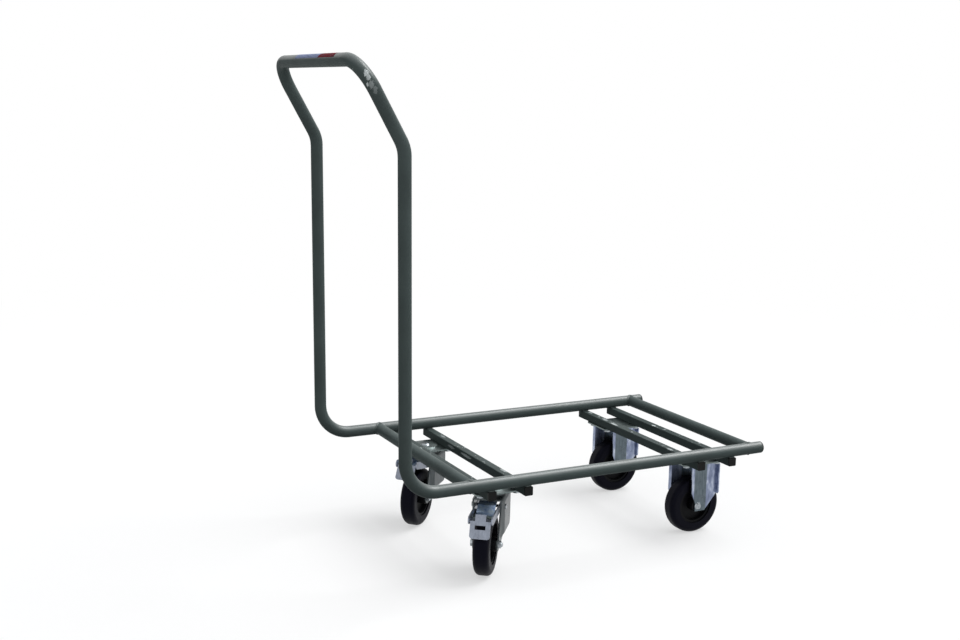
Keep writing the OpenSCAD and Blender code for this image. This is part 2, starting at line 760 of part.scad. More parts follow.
// Fixed fork: web under the plate, legs with a raised middle and one wide flange each
module fixed_leg(reach) {
  slab(fork_t, leg_in)
    polygon([[-rib_x, plate_z], [rib_x, plate_z], [rib_x, tip_z], [-tip_back, tip_z],
             [-tip_back, (tip_z + edge_z) / 2 - 3], [-rib_x, edge_z]]);
  slab(fork_t, flange_y)
    polygon([[rib_x - fork_t, plate_z], [reach, plate_z], [reach, flange_z],
             [tip_front, tip_z], [rib_x - fork_t, tip_z]]);
  slab(leg_out - flange_y, flange_y)
    polygon([[rib_x - fork_t, plate_z], [rib_x, plate_z], [rib_x, tip_z], [rib_x - fork_t, tip_z]]);
  slab(fork_t + lip, flange_y)
    polygon([[reach - fork_t, plate_z - bolt_head - 2], [reach, plate_z - bolt_head - 2],
             [reach, flange_z], [reach - fork_t, flange_z - fork_t]]);
}
module fixed_fork(side) {
  color("#9aa5b1") at_front(side) difference() {
    union() {
      translate([-flange_rear, -flange_y - fork_t, plate_z - fork_t])
        cube([flange_front + flange_rear, 2 * (flange_y + fork_t), fork_t]);
      mirror([0, 1, 0]) fixed_leg(flange_front);
      mirror([1, 0, 0]) fixed_leg(flange_rear);
    }
    translate([0, 0, wheel_r]) rod(axle_d + 2 * run_gap, 4 * leg_out, -2 * leg_out);
  }
}
module front_left_fork() { fixed_fork(left); }
module front_right_fork() { fixed_fork(right); }

module at_front_axle(side) {
  at_front(side) translate([0, 0, wheel_r]) children();
}
module axle_pin(side) {
  color("#b4bac0") at_front_axle(side) {
    rod(axle_d, 2 * leg_out, -leg_out);
    both_ways() translate([0, leg_out, 0]) rotate([-90, 0, 0])
      cylinder(r1 = axle_d, r2 = axle_d * 0.7, h = 3);
  }
}
module front_left_axle_pin() { axle_pin(left); }
module front_right_axle_pin() { axle_pin(right); }
module front_left_axle_sleeve() { color("#9aa2a9") at_front_axle(left) sleeve(); }
module front_right_axle_sleeve() { color("#9aa2a9") at_front_axle(right) sleeve(); }
module front_left_rim() { at_front_axle(left) rim(); }
module front_right_rim() { at_front_axle(right) rim(); }
module front_left_tyre() { at_front_axle(left) tyre(); }
module front_right_tyre() { at_front_axle(right) tyre(); }

push_frame();
rear_cross_tube();
front_cross_tube();
cross_bar_1();
cross_bar_2();
cross_bar_3();
cross_bar_4();
weld_beads();
bar_end_caps();
rail_end_plugs();
rivet_nuts();
plate_bolts();
rear_left_top_plate();
rear_right_top_plate();
rear_left_king_pin();
rear_right_king_pin();
rear_left_balls();
rear_right_balls();
rear_left_fork();
rear_right_fork();
rear_left_axle_bolt();
rear_right_axle_bolt();
rear_left_axle_nut();
rear_right_axle_nut();
rear_left_axle_sleeve();
rear_right_axle_sleeve();
rear_left_rim();
rear_right_rim();
rear_left_tyre();
rear_right_tyre();
rear_left_brake_pedal();
rear_right_brake_pedal();
rear_left_brake_shoe();
rear_right_brake_shoe();
rear_left_pivot_pin();
rear_right_pivot_pin();
rear_left_leaf_spring();
rear_right_leaf_spring();
front_left_top_plate();
front_right_top_plate();
front_left_fork();
front_right_fork();
front_left_axle_pin();
front_right_axle_pin();
front_left_axle_sleeve();
front_right_axle_sleeve();
front_left_rim();
front_right_rim();
front_left_tyre();
front_right_tyre();
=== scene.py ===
"""Crate trolley: paint, welds, rubber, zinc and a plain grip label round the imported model."""
import json
import math
import random

import bpy
from mathutils import Matrix, Vector

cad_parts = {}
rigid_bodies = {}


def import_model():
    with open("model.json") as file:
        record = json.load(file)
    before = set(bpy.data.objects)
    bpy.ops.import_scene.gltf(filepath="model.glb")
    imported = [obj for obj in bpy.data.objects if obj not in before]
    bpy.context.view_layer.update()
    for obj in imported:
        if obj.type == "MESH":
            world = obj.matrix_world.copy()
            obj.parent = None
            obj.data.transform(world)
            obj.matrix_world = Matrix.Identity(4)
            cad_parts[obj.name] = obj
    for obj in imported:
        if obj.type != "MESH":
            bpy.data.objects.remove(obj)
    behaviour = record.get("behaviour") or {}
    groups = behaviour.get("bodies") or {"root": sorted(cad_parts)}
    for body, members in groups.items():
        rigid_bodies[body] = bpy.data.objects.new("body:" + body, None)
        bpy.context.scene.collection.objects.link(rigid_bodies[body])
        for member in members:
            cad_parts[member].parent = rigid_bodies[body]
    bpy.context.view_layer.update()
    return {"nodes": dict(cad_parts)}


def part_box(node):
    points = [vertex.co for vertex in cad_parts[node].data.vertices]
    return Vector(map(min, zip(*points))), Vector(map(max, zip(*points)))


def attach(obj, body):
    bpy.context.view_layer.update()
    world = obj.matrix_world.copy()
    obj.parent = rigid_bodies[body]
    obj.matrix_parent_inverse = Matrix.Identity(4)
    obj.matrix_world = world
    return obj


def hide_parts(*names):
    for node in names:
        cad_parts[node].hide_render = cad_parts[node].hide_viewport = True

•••

[Direction]:
The first line to be transcribed is the one containing "push_frame();", and the last is the one containing "bpy.data.objects.remove(obj)". Transcribe exactly those lines and nothing else.

[Full solution]:
push_frame();
rear_cross_tube();
front_cross_tube();
cross_bar_1();
cross_bar_2();
cross_bar_3();
cross_bar_4();
weld_beads();
bar_end_caps();
rail_end_plugs();
rivet_nuts();
plate_bolts();
rear_left_top_plate();
rear_right_top_plate();
rear_left_king_pin();
rear_right_king_pin();
rear_left_balls();
rear_right_balls();
rear_left_fork();
rear_right_fork();
rear_left_axle_bolt();
rear_right_axle_bolt();
rear_left_axle_nut();
rear_right_axle_nut();
rear_left_axle_sleeve();
rear_right_axle_sleeve();
rear_left_rim();
rear_right_rim();
rear_left_tyre();
rear_right_tyre();
rear_left_brake_pedal();
rear_right_brake_pedal();
rear_left_brake_shoe();
rear_right_brake_shoe();
rear_left_pivot_pin();
rear_right_pivot_pin();
rear_left_leaf_spring();
rear_right_leaf_spring();
front_left_top_plate();
front_right_top_plate();
front_left_fork();
front_right_fork();
front_left_axle_pin();
front_right_axle_pin();
front_left_axle_sleeve();
front_right_axle_sleeve();
front_left_rim();
front_right_rim();
front_left_tyre();
front_right_tyre();
=== scene.py ===
"""Crate trolley: paint, welds, rubber, zinc and a plain grip label round the imported model."""
import json
import math
import random

import bpy
from mathutils import Matrix, Vector

cad_parts = {}
rigid_bodies = {}


def import_model():
    with open("model.json") as file:
        record = json.load(file)
    before = set(bpy.data.objects)
    bpy.ops.import_scene.gltf(filepath="model.glb")
    imported = [obj for obj in bpy.data.objects if obj not in before]
    bpy.context.view_layer.update()
    for obj in imported:
        if obj.type == "MESH":
            world = obj.matrix_world.copy()
            obj.parent = None
            obj.data.transform(world)
            obj.matrix_world = Matrix.Identity(4)
            cad_parts[obj.name] = obj
    for obj in imported:
        if obj.type != "MESH":
            bpy.data.objects.remove(obj)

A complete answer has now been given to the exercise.